Sunday, May 13, 2012

Crime Does Not Pay!

Collection Edited by John Lind and Philip Simon
224 Pages, KLA/Dark Horse, $19.99 (softcover)
Originally published September 2011

In 1942, a new kind of magazine appeared on newstands, featuring a retelling in comic book form of true crime stories. It was conceived by co-editors Charles Biro and Bob Wood, and published by Lev Gleason. The first issue was number 22, because in those days comic book publishers would just rename and renumber a failed series rather than canceling it and starting a new one. Silver Streak Comics #21 was followed by Crime Does Not Pay #22. Publishers did this to save money on second-class postage permits.

The title wasn't original. MGM had produced a series of shorts by the same title with the same theme, which had in turn spawned a radio show of the same name that started in 1935 and was still on the air when the comic book began.

Although started while the superhero craze was still in full swing, it became one of the best selling comic books in history, and as the superhero fad faded it would spawn an amazing number of imitations, including Crime Exposed, Crime Can't Win, Crime Must Pay the Penalty, and many, many more. There were thirty new crime comics titles published in 1948 alone. The producers of Crime Does Not Pay even produced their own imitation, Crime and Punishment.
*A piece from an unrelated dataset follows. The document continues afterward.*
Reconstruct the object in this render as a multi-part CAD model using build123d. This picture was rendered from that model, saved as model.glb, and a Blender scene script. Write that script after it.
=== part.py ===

In the third issue, Biro introduced "Mr. Crime," a ghostly narrator of some of the tales who would egg on the protagonists, comment sarcastically on their exploits and often pronounce an inevitable moral at the end of the tale. Denis Kitchen asserts here that Mr. Crime was the forerunner of, and possibly the inspiration for, the hosts from the EC horror comics (The Old Witch, the Vault-Keeper and of course the Crypt-Keeper). He was himself visually a fairly obvious ripoff of Mr. Coffee Nerves, star of a series of advertisements in comic-strip form for Postum, a caffeine-free coffee alternative.

Crime Does Not Pay capitalized on the notoriety of famous mobsters, featuring stories about Lucky Luciano and Machine Gun Kelly - Kelly was portrayed as a henpecked weakling. The magazine also celebrated unknown and obscure figures. Sometimes, the names were changed. Ruth Snyder, who arranged for her lover Henry Judd Gray to murder her husband Albert became "Martha Langley," whose lover Jeff Burke murders her husband Richard. Martha also a beautiful blond. The Snyder case inspired two novels by James M. Cain that later became movies, "Double Indemnity," and "The Postman Always Rings Twice." In both of those, the wife is also a beauty. In real life, it's hard to understand how Ruth Snyder inspired such devotion from not one but two men.
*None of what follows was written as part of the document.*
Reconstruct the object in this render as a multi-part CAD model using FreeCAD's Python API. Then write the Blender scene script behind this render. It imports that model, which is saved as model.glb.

The magazine featured all kinds of crime stories but concentrated on brutal murders. Kitchen quotes one of Biro's artists and having said that Biro told him "You have to know what kid's like … bullets going through the head, brains blowing out the back."
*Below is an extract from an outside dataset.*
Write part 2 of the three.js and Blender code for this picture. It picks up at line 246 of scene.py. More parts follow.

The popularity of crime comics was part of their undoing, as church groups and parent organizations became alarmed at the effect they might be having on children. By the late 1940s, comic book burnings were popular events, and in the early 1950s a Congressional investigation was launched. By the time Comics Code Authority came into existence in 1954, Crime Does Not Pay and other books had toned down to a pale shadow of their original content, and the comic ceased publication in 1955.

One memorable feature of the magazine was its occasional use of schocking images of violence against women on its covers. One of the covers that Frederick Wertham used as an example of how horrible comic books were is reproduced in this volume.

This became retrospectively ironic a few years after the demise of the magazine when Bob Wood made tabloid headlines for his arrest in a lurid story that could have come right out of one of his magazines. After an 11 day binge at a hotel with a divorcee with whom he'd had a relationship for 10 years (whose divorce, according to her relatives, was caused by her relationship with Wood), Wood flew into a rage during a fight about his refusal to marry her and beat her to death with an electric iron, a scene which is depicted on the cover of this book by Pete Poplaski in the style of Biro's covers for the magazine.

If you always wondered what the furor over crime comics of the late 1940s and early 1950s was about, this is an excellent introduction, with some examples that are as much fun to read now as they were half a century ago.